:: Raw data
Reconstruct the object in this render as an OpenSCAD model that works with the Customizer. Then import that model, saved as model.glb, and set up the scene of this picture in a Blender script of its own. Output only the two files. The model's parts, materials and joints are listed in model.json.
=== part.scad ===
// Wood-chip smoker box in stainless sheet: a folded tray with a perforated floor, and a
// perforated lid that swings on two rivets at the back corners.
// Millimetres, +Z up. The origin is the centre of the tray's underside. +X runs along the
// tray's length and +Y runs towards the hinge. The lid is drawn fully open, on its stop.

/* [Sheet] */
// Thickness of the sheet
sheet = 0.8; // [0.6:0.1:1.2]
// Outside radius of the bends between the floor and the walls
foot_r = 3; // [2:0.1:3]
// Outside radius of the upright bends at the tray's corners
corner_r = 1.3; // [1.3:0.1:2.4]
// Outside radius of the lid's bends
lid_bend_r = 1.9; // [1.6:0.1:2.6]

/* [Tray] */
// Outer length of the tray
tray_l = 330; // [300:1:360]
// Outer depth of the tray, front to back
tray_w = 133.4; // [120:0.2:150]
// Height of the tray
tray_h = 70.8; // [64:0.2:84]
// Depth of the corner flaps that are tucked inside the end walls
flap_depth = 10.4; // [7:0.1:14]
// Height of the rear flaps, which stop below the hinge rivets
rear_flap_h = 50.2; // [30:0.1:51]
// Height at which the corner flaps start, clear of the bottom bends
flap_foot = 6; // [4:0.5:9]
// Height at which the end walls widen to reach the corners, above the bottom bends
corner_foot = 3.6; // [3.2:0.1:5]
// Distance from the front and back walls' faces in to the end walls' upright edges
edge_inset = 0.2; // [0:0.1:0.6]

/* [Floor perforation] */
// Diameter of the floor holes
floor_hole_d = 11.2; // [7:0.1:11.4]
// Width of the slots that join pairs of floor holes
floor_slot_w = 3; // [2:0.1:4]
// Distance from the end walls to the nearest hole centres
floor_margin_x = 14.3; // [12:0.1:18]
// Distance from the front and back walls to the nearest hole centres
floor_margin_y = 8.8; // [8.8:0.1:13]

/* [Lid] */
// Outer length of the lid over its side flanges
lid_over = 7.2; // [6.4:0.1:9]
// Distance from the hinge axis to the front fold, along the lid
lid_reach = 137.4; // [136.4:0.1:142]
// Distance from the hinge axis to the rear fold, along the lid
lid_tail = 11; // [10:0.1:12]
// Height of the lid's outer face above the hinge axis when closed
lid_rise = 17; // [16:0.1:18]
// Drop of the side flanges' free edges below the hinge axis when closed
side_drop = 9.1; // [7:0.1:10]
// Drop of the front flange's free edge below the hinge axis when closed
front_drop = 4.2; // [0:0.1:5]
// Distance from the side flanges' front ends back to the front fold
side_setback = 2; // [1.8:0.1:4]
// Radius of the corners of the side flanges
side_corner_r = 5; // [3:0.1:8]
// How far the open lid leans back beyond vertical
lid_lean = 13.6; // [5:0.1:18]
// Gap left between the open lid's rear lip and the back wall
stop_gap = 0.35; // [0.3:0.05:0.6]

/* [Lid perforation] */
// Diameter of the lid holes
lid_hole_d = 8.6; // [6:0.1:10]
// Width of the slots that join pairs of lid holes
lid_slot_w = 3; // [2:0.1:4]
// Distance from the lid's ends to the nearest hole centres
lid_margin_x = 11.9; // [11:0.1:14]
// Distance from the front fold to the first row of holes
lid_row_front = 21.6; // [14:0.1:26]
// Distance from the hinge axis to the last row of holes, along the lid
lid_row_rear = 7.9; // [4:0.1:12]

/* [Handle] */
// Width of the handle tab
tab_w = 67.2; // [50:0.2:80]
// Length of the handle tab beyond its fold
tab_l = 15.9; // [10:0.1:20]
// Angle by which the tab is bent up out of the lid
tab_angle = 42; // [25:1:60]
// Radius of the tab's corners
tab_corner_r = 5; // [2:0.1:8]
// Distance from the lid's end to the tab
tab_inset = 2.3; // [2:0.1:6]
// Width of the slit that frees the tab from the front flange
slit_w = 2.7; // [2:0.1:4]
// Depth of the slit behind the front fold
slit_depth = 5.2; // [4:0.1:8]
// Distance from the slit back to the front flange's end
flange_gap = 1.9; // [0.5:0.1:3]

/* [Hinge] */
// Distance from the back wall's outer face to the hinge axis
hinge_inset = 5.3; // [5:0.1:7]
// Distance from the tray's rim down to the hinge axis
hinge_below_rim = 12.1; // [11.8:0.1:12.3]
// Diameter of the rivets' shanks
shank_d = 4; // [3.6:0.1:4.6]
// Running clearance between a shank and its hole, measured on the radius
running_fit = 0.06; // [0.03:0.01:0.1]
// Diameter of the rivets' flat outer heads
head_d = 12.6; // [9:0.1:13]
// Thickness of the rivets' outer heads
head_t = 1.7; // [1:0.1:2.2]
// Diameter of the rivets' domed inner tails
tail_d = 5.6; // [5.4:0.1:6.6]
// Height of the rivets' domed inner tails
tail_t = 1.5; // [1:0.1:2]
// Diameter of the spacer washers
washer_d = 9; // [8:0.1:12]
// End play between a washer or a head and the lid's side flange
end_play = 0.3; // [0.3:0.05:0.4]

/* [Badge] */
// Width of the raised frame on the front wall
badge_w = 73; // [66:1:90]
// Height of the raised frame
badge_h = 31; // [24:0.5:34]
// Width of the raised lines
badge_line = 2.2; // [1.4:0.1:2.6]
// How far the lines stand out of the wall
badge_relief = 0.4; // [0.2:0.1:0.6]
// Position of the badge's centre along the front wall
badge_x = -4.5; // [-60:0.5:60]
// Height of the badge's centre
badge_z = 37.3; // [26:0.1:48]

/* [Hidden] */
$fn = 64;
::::
Look above and repeat, character for character, the lines from the first one to the line with "edge_inset = 0.2; // [0:0.1:0.6]", counting both.

Reconstruct the object in this render as an OpenSCAD model that works with the Customizer. Then import that model, saved as model.glb, and set up the scene of this picture in a Blender script of its own. Output only the two files. The model's parts, materials and joints are listed in model.json.
=== part.scad ===
// Wood-chip smoker box in stainless sheet: a folded tray with a perforated floor, and a
// perforated lid that swings on two rivets at the back corners.
// Millimetres, +Z up. The origin is the centre of the tray's underside. +X runs along the
// tray's length and +Y runs towards the hinge. The lid is drawn fully open, on its stop.

/* [Sheet] */
// Thickness of the sheet
sheet = 0.8; // [0.6:0.1:1.2]
// Outside radius of the bends between the floor and the walls
foot_r = 3; // [2:0.1:3]
// Outside radius of the upright bends at the tray's corners
corner_r = 1.3; // [1.3:0.1:2.4]
// Outside radius of the lid's bends
lid_bend_r = 1.9; // [1.6:0.1:2.6]

/* [Tray] */
// Outer length of the tray
tray_l = 330; // [300:1:360]
// Outer depth of the tray, front to back
tray_w = 133.4; // [120:0.2:150]
// Height of the tray
tray_h = 70.8; // [64:0.2:84]
// Depth of the corner flaps that are tucked inside the end walls
flap_depth = 10.4; // [7:0.1:14]
// Height of the rear flaps, which stop below the hinge rivets
rear_flap_h = 50.2; // [30:0.1:51]
// Height at which the corner flaps start, clear of the bottom bends
flap_foot = 6; // [4:0.5:9]
// Height at which the end walls widen to reach the corners, above the bottom bends
corner_foot = 3.6; // [3.2:0.1:5]
// Distance from the front and back walls' faces in to the end walls' upright edges
edge_inset = 0.2; // [0:0.1:0.6]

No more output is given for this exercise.